IPad mini supply Already improving.
iPad mini price Demand appears strong. Note the 7 inch device should add a new class of users – kids.
Margins are compressing Huge new product ramp just in time for the holiday season. Expect margins to improve as manufacturing efficiencies kick in.
Steve Jobs is dead Can’t fix that, but Jony Ive is good. Really good.
There is no next act for the company Unlikely given their R&D budget and aspirations (Apple TV).
Sentiment is very negative Eventually that gets talked out, burns out and fades out.
Top level executives leaving/kicked out Jony Ive won the power battle with Scott Forstall – that is a good thing, not a bad thing. I am quite comfortable with Jony Ive responsible for both hardware and software. He is the closest thing to Steve Jobs Apple has. They are in very good hands with him. The retail guy (John Browett) was a bad hire, but at least they acted and fixed the problem and fixed it quickly.
The company is too big The company is huge, but their potential markets are huger still. Only in tablets do they command a dominant market share. It is reasonable to expect Apple’s growth to slow significantly, but there is no law that says growth needs to stop or reverse based on their size. Their products continue to be in high demand, and I expect that will not change in the foreseeable future.
$500+ per share is too expensive The new management regime is much more shareholder friendly. I expect a split down the road.

 

Apple Price Ratio Over the Last 5 Years

Apple Price Over the Last 5 Years

So What To Do

So now that we have some perspective on Apple’s woes, how do we trade it? If you are a short term investor, I would avoid the stock until these short-term headwinds dissipate. As cheap as the stock is, it could get cheaper still. Coupled with the current volatility, it is a very risky time to enter.
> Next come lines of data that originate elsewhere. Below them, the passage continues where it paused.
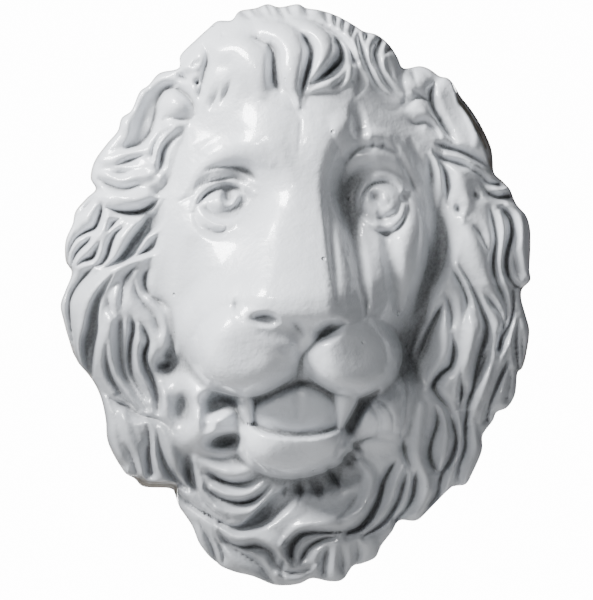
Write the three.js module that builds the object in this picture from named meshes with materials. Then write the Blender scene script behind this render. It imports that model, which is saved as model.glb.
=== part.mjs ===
import * as THREE from 'three';

// Lion head relief cast in one piece with a flat back.
// Depths are millimetres over the wall. Places across the face are carving units,
// counted from the middle of the plaque to the right and up.

// Overall sizes of the casting
const PLAQUE_WIDTH = 471;
const PLAQUE_HEIGHT = 586;
const RIM_DEPTH = 60;
const SHOWN_RIM_DEPTH = 12;
const RIM_SLOPE = 6;
const FLARE_SLOPE = 4.4;
const EDGE_SLOPE = 13;
const RIM_ROUNDING = 5;
const LEAST_DEPTH = 6;

// Depths of the main masses
const MANE_FOOT_DEPTH = 64;
const MANE_RISE = 40;
const CROWN_DEPTH = 136;
const SKULL_DEPTH = 128;
const FOREHEAD_DEPTH = 144;
const CHEEK_DEPTH = 136;
const MUZZLE_DEPTH = 172;
const NOSE_DEPTH = 206;
const PAD_DEPTH = 199;
const JAW_DEPTH = 126;
const CHIN_DEPTH = 163;
const TONGUE_DEPTH = 150;
const MOUTH_FLOOR_DEPTH = 128;
const EYE_DEPTH = 126;

// Widths across the face, in carving units
const EYE_RADIUS = 20;
const PAD_WIDTH = 57;
const PAD_HEIGHT = 51;
const CHIN_WIDTH = 60;
const CHIN_HEIGHT = 43;
const TONGUE_WIDTH = 38;
const TONGUE_HEIGHT = 28;

// Fullness of the rounded masses, and strength of the carving as a share of what is drawn
const MOUND_FULLNESS = 2.4;
const PAD_FULLNESS = 4.4;
const GROOVE_SHARPNESS = 1.25;
const GROOVE_CORE_SHARE = 0.6;
const GROOVE_SHOULDER = 3;
const POCKET_REACH = 1.25;
const POCKET_WALL = 0.9;
const ROLL_SOFTNESS = 2.4;
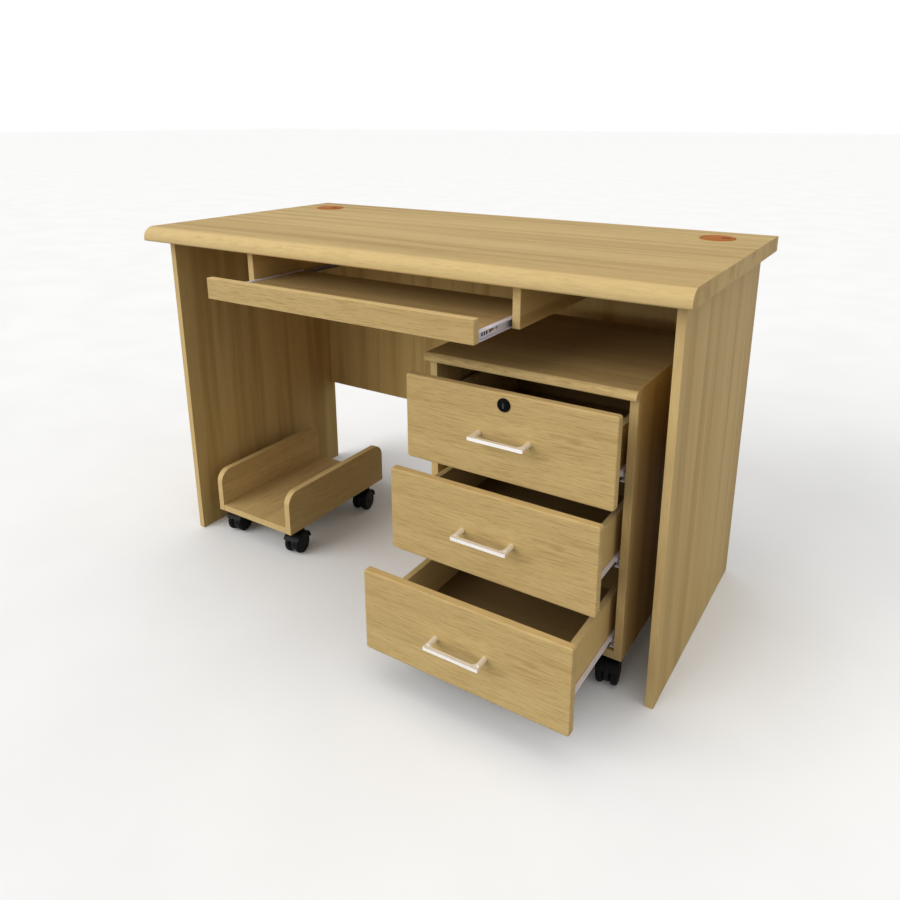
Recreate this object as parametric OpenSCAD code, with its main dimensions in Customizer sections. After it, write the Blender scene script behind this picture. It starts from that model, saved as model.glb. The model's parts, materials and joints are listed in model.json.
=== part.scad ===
// Computer desk with a pull-out keyboard tray, a three-drawer pedestal on casters
// and a low trolley on casters for the computer's case.
// Millimetres, +Z up, +X to the sitter's right, the sitter is on the -Y side.
// The origin is on the floor, below the middle of the box round the whole desk as it
// stands here, with its tray and drawers partly open.
// Depths in the sections below are counted from the desktop's front edge, towards the back.

/* [Desk] */
// Width of the desktop
desk_w = 1200; // [1200:10:1400]
// Depth of the desktop
desk_d = 600; // [580:10:700]
// Height of the desktop's upper face above the floor
desk_h = 750; // [740:5:760]
// Thickness of the desktop
top_t = 30; // [28:1:40]
// Radius of the desktop's rounded front edge
top_r = 25; // [10:1:26]
// Thickness of the desk's other boards
board_t = 15; // [15:1:18]
// How far the desktop passes each side panel
end_overhang = 20; // [10:5:30]
// How far the desktop passes the side panels at the front
front_overhang = 50; // [40:5:60]
// How far the desktop passes the side panels at the back
back_overhang = 45; // [20:5:50]
// Height of the panel across the back
modesty_h = 480; // [300:10:500]

/* [Cable grommets] */
// Radius of the hole through the desktop
grommet_hole_r = 30; // [25:1:32]
// Radius of the grommet's flange
grommet_flange_r = 35; // [34:1:40]
// Distance of each grommet's centre from the desktop's end
grommet_end = 96; // [80:1:120]
// Distance of each grommet's centre from the desktop's back edge
grommet_back = 99; // [80:1:120]
// Width of the cable notch in the lid
notch_w = 16; // [12:1:20]

/* [Keyboard tray] */
// Clear width between the two partitions that carry the tray
tray_gap = 600; // [560:10:640]
// Depth at which the partitions start
partition_y = 32; // [25:1:40]
// Height of the partitions below the desktop
partition_h = 76; // [70:1:90]
// Depth of the tray's board
tray_d = 240; // [220:10:260]
// Height of the tray's front fascia
fascia_h = 41; // [30:1:45]
// How far the tray stands open
tray_out = 120; // [40:5:150]
// Height of the tray's slides
slide_h = 17; // [15:1:18]

/* [Pedestal] */
// Width of the pedestal's top
ped_w = 400; // [380:5:420]
// Depth of the pedestal's top
ped_d = 390; // [380:5:420]
// Height of the pedestal's top above the floor
ped_h = 570; // [570:1:572]
// Depth at which the pedestal's top starts
ped_y = 40; // [20:5:60]
// Distance of the pedestal's middle from the desk's middle
ped_x = 316; // [300:1:330]
// How far the pedestal's top passes its sides at the front
ped_overhang = 19; // [17:1:25]
// Radius of the rounded front edge of the pedestal's top
ped_top_r = 12; // [8:1:14]

/* [Drawers] */
// Height of each drawer front
front_h = 158; // [150:1:158]
// Gap between one drawer front and the next
front_gap = 2; // [2:1:4]
// Height of the lowest drawer front's lower edge above the floor
front_z = 71; // [68:1:72]
// How far each drawer stands open, from the top one down
drawer_out = [63, 115, 198];
// How far the drawer sides stop below the front's upper edge
side_drop = 51; // [40:1:60]
// How far the runners stand above the front's lower edge
runner_rise = 17; // [14:1:30]
// Thickness of the drawer boxes' boards
box_t = 12; // [10:1:15]
// Thickness of the drawer bottoms
bottom_t = 4; // [3:1:5]
// Length of the drawer sides and runners
runner_l = 350; // [320:5:350]
// Overall length of each handle
handle_l = 104; // [90:1:140]
// How far each handle stands off its front
handle_reach = 32; // [25:1:35]

/* [Computer trolley] */
// Width of the trolley
cart_w = 235; // [220:5:250]
// Depth of the trolley
cart_d = 340; // [320:5:400]
// Height of the trolley's sides
cart_h = 102; // [80:1:120]
// Radius of the sides' upper corners
cart_r = 30; // [20:1:40]
// Distance of the trolley's middle from the desk's middle
cart_x = -393; // [-400:1:-380]
// Depth at which the trolley starts
cart_y = 60; // [40:5:100]

/* [Casters] */
// Radius of the caster wheels
wheel_r = 25; // [20:1:25]
// Height of a caster below the board it carries
caster_h = 63; // [60:1:64]
// Distance from the swivel axis to the wheels' axle
trail = 18; // [14:1:20]
// Turn of every caster about its stem as it stands
caster_turn = 10; // [0:1:90]

/* [Hidden] */
$fn = 64;
// Gap between pieces that move past each other
clear = 0.3;
// Radial clearance of a running or sliding fit
fit = 0.05;
// Small overlap that makes cuts pass right through
eps = 1;

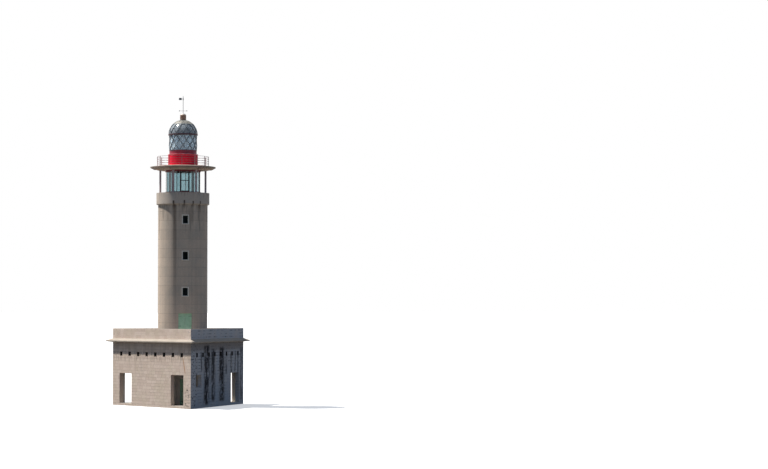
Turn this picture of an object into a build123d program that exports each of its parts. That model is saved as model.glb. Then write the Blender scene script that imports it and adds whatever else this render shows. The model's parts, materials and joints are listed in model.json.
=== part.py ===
from build123d import *
import math
import os

# Sizes in millimetres, +Z up. The origin lies on the ground under the middle of the roof's outline.

# Building, with three equal sides
side_length = 16400
wall_thickness = 500
floor_thickness = 300
door_head = 4010
vent_foot = 6170
vent_width = 500
vent_height = 500
vents_per_side = 8
roof_foot = 7830
roof_thickness = 500
parapet_height = 1230
parapet_thickness = 350

# Roof edge, which thins outwards
eaves_reach = 520
eaves_edge_foot = 90
eaves_edge_thickness = 120

# Doorways and window of the building: the distance from a corner to the near side, and the size
doorway_inset = 1480
doorway_width = 2560
window_inset = 1570
corner_window_width = 1620
corner_window_height = 1400

# Tower
tower_radius = 3050
tower_wall = 450
tower_foot = roof_foot + roof_thickness
openings_bearing = 60
strip_half_angle = 21
wall_segments = 8
core_door_width = 1200
core_door_height = 3100
terrace_door_width = 1640
terrace_door_height = 3100
window_width = 680
window_height = 1000
window_spacing = 4430
window_count = 3
wall_under_windows = 5245
wall_over_windows = 1335
window_recess = 120
window_frame_width = 40
window_frame_depth = 60
pane_thickness = 20

# Doors
leaf_thickness = 60
leaf_gap = 10
leaf_floor_gap = 5
pivot_pad_radius = 9
seat_gap = 0.3
stop_width = 60
stop_depth = 70
meeting_gap = 20
terrace_door_recess = 140

# Collar and deck at the tower's head
collar_reach = 220
collar_splay = 120
collar_height = 1210
deck_thickness = 300

# Glass room
glass_room_radius = 2150
glass_room_sides = 12
glass_room_height = 2830
glass_post_width = 50
glass_post_depth = 90
glass_thickness = 20
glass_band_depth = 60
glass_sill_height = 150
glass_head_height = 220
glass_door_stile = 90
glass_door_rail_level = 1450
glass_door_depth = 50

# Columns round the glass room
column_count = 6
column_radius = 125
column_ring_radius = 2800
first_column_bearing = 29

# Gallery disc, with a bracket over each column
gallery_radius = 4030
gallery_thickness = 520
gallery_rim_foot = 280
gallery_rim_thickness = 130
gallery_flat_margin = 100
gallery_soffit_radius = 3100
bracket_width = 240
bracket_depth = 95
bracket_end_setback = 50

# Railing
railing_radius = 3160
railing_height = 1180
railing_bays = 12
first_post_bearing = 51.5
post_size = 60
rail_size = 36
rail_count = 4
rail_end_gap = 5
straights_per_rail = 3

# Red drum
drum_radius = 1840
drum_wall = 80
drum_height = 1455
drum_band_radius = 1690
drum_band_height = 475

# Lantern
lantern_radius = 1700
lantern_height = 1905
lattice_bays = 12
lattice_rows = 3
lattice_bearing = 54
bar_width = 60
bar_depth = 70
lantern_glass_thickness = 30
dome_ring_radius = 1830
dome_ring_width = 200
dome_ring_height = 150
dome_radius = 1760
dome_cross_angle = 28
dome_facet_angle = 11
cap_angle = 44
cutter_reach = 350
cap_thickness = 40

# Beacon
pedestal_radius = 160
pedestal_height = 2200
beacon_radius = 255
beacon_height = 740
beacon_bevel = 50

# Ventilator, rod and vane
vent_neck_radius = 260
vent_neck_height = 60
vent_body_radius = 375
vent_body_height = 560
vent_cap_height = 170
rod_radius = 28
rod_height = 2200
arm_level = 370
arm_length = 450
arm_radius = 16
arm_tab_size = 110
arm_tab_thickness = 16
vane_level = 1680
vane_sleeve_radius = 50
vane_sleeve_height = 260
vane_running_gap = 5
vane_seat_radius = 46
vane_seat_height = 40
vane_reach = 520
vane_plate_length = 340
vane_plate_height = 260
vane_plate_thickness = 14
vane_bar_height = 40
vane_bearing = -36


# Worked-out levels and places
half_side = side_length / 2
wall_distance = half_side / math.sqrt(3)
eaves_distance = wall_distance + eaves_reach
floor_top = floor_thickness
vent_head = vent_foot + vent_height
parapet_foot = tower_foot
parapet_top = parapet_foot + parapet_height
inner_radius = tower_radius - tower_wall
collar_radius = tower_radius + collar_reach
first_window_sill = tower_foot + wall_under_windows
last_window_head = first_window_sill + window_spacing * (window_count - 1) + window_height
collar_foot = last_window_head + wall_over_windows
deck_foot = collar_foot + collar_height
deck_top = deck_foot + deck_thickness
gallery_foot = deck_top + glass_room_height
gallery_top = gallery_foot + gallery_thickness
gallery_flat_radius = railing_radius + gallery_flat_margin
drum_top = gallery_top + drum_height
lantern_foot = drum_top + drum_band_height
lantern_top = lantern_foot + lantern_height
dome_foot = lantern_top + dome_ring_height
lattice_outer = lantern_radius + bar_depth / 2
lattice_inner = lantern_radius - bar_depth / 2
dome_outer = dome_radius + bar_depth / 2
dome_inner = dome_radius - bar_depth / 2
plan_shift = -eaves_distance / 2
tower_place = Pos(0, plan_shift, 0)
side_turns = {"front": 0, "right": 120, "back": 240}
turn_to_openings = Rot(0, 0, openings_bearing - 90)


def save(name, shape):
    """Write one sub-part."""
    export_step(shape, "parts/" + name + ".step")


def block(x_range, y_range, z_range):
    """A box between two corners."""
    size = [high - low for low, high in (x_range, y_range, z_range)]
    corner = [low for low, high in (x_range, y_range, z_range)]
    low_corner = (Align.MIN, Align.MIN, Align.MIN)
    return Pos(*corner) * Box(*size, align=low_corner)


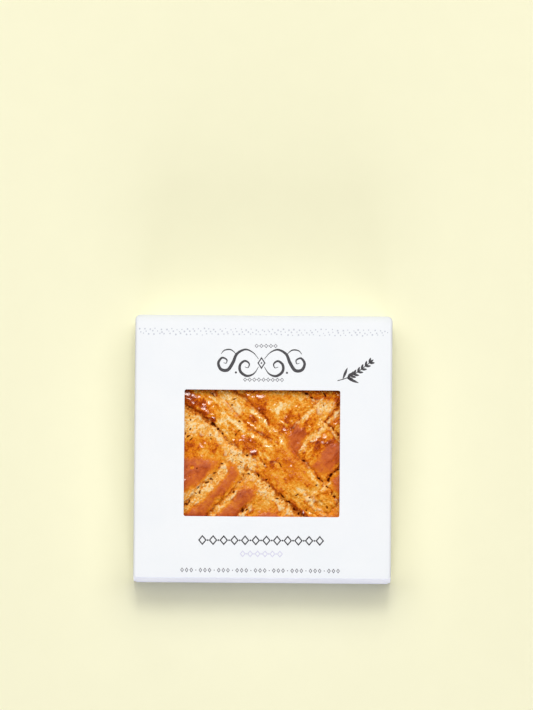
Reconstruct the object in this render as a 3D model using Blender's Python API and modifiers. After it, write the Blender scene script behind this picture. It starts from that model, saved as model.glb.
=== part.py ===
"""A square Breton butter cake in its shut carton, with the window up.

Metres, +Z up. The origin is the middle of the carton's underside, and +Y runs to
the carton's far end, which has the broad, soft fold.
"""

import math

import bmesh
import bpy
from mathutils import Vector, noise

# The carton, outside.
CARTON_WIDTH = 0.1300
CARTON_LENGTH = 0.1339
CARTON_HEIGHT = 0.0280
CARD = 0.0005
END_WALL = 2 * CARD
FAR_FOLD_RADIUS = 0.0045
FAR_CORNER_RADIUS = 0.0030
CREASE_RADIUS = 0.0008
INSIDE_CREASE = 0.0002
BEVEL_SEGMENTS = 4

# The window in the front panel.
WINDOW_WIDTH = 0.0787
WINDOW_LENGTH = 0.0643
WINDOW_CORNER = 0.0010
WINDOW_X = -0.0005
WINDOW_Y = -0.0035

# The end closures: each end panel hangs from the front panel, one card proud of the side flaps
# under it, and tucks in at the foot. Each has (which end, inset at its sides, top of its steps).
CLOSURE_INSET = 0.0014
CLOSURES = (
    (-1, CLOSURE_INSET, CARTON_HEIGHT + CARD),
    (1, FAR_CORNER_RADIUS, CARTON_HEIGHT - FAR_FOLD_RADIUS),
)
TUCK_LINE = 0.00035

# The seam on the back, where the glued side ends beside the fold.
SEAM_WIDTH = 0.0003
SEAM_DEPTH = 0.00025

# The cake.
CAKE_WIDTH = 0.1214
CAKE_LENGTH = 0.1244
CAKE_TOP = 0.0246
CAKE_CORNER = 0.0070
REST_GAP = 0.0003
CAKE_FLOOR = CARD + REST_GAP
EDGE_ROUND = 0.0040
EDGE_DROP = 0.0030
SIDE_DRAFT = 0.0014
FINE_STEP = 0.00136
COARSE_STEP = 0.0050
FINE_MARGIN = 0.0015
EDGE_LINES = (0.6, 1.0)
SIDE_ROWS = 3

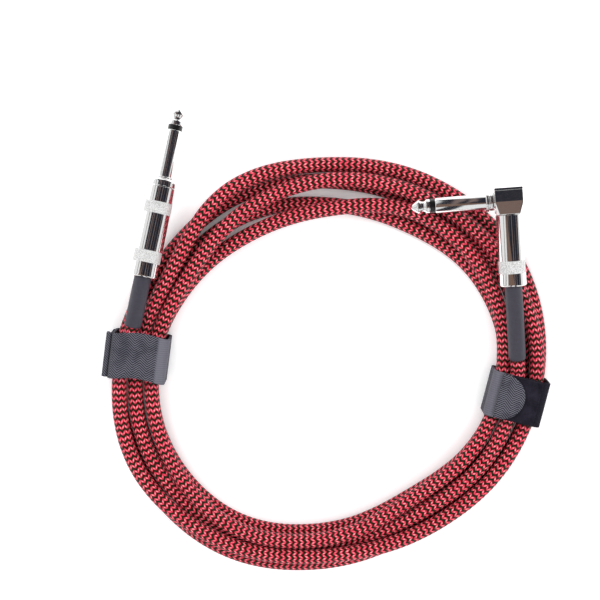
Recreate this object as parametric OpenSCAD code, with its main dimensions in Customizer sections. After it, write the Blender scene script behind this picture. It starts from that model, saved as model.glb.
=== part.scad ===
// Instrument cable: a braided cord wound into a flat coil and held by two hook-and-loop
// straps, with a straight 1/4 in plug on one end and a right-angle one on the other.
// Millimetres, +Z up, lying on its surface at Z = 0.

/* [Cord] */
// Diameter of the braided cord
cord_d = 6.2; // [5.8:0.1:6.6]
// Space kept between neighbouring turns
turn_gap = 0.65; // [0.65:0.05:1]
// Diameter of the inner jacket under the braid
jacket_d = 5.2; // [4.8:0.1:5.4]
// Diameter of the insulation round the conductor
core_d = 3; // [2.4:0.1:3.4]
// Diameter of the copper conductor
conductor_d = 1; // [0.8:0.1:1.2]

/* [Coil] */
// Mean radius of the coil's middle lane
coil_r = 78; // [74:1:90]
// How far the bundle rises over the bottom of a strap
strap_lift = 1.75; // [1.7:0.05:2.4]
// Coil centre, left to right
coil_x = 1.5; // [-5:0.05:5]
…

If you own the stock and don’t want to sell for tax reasons, I would not sell here, but rather hold on and do your best to ignore the short-term price action.

If you are thinking of buying AAPL for the long term, now would be a great time to enter. I would do it slowly, start to average in over a period of weeks. Long term, I think the stock is a screaming buy at these levels. And as good as I think this entry point is, there may be even better ones available in the near future. Best to keep some powder dry.

Disclosure: I do not currently own Apple and do not plan to initiate a position in the next 72 hours.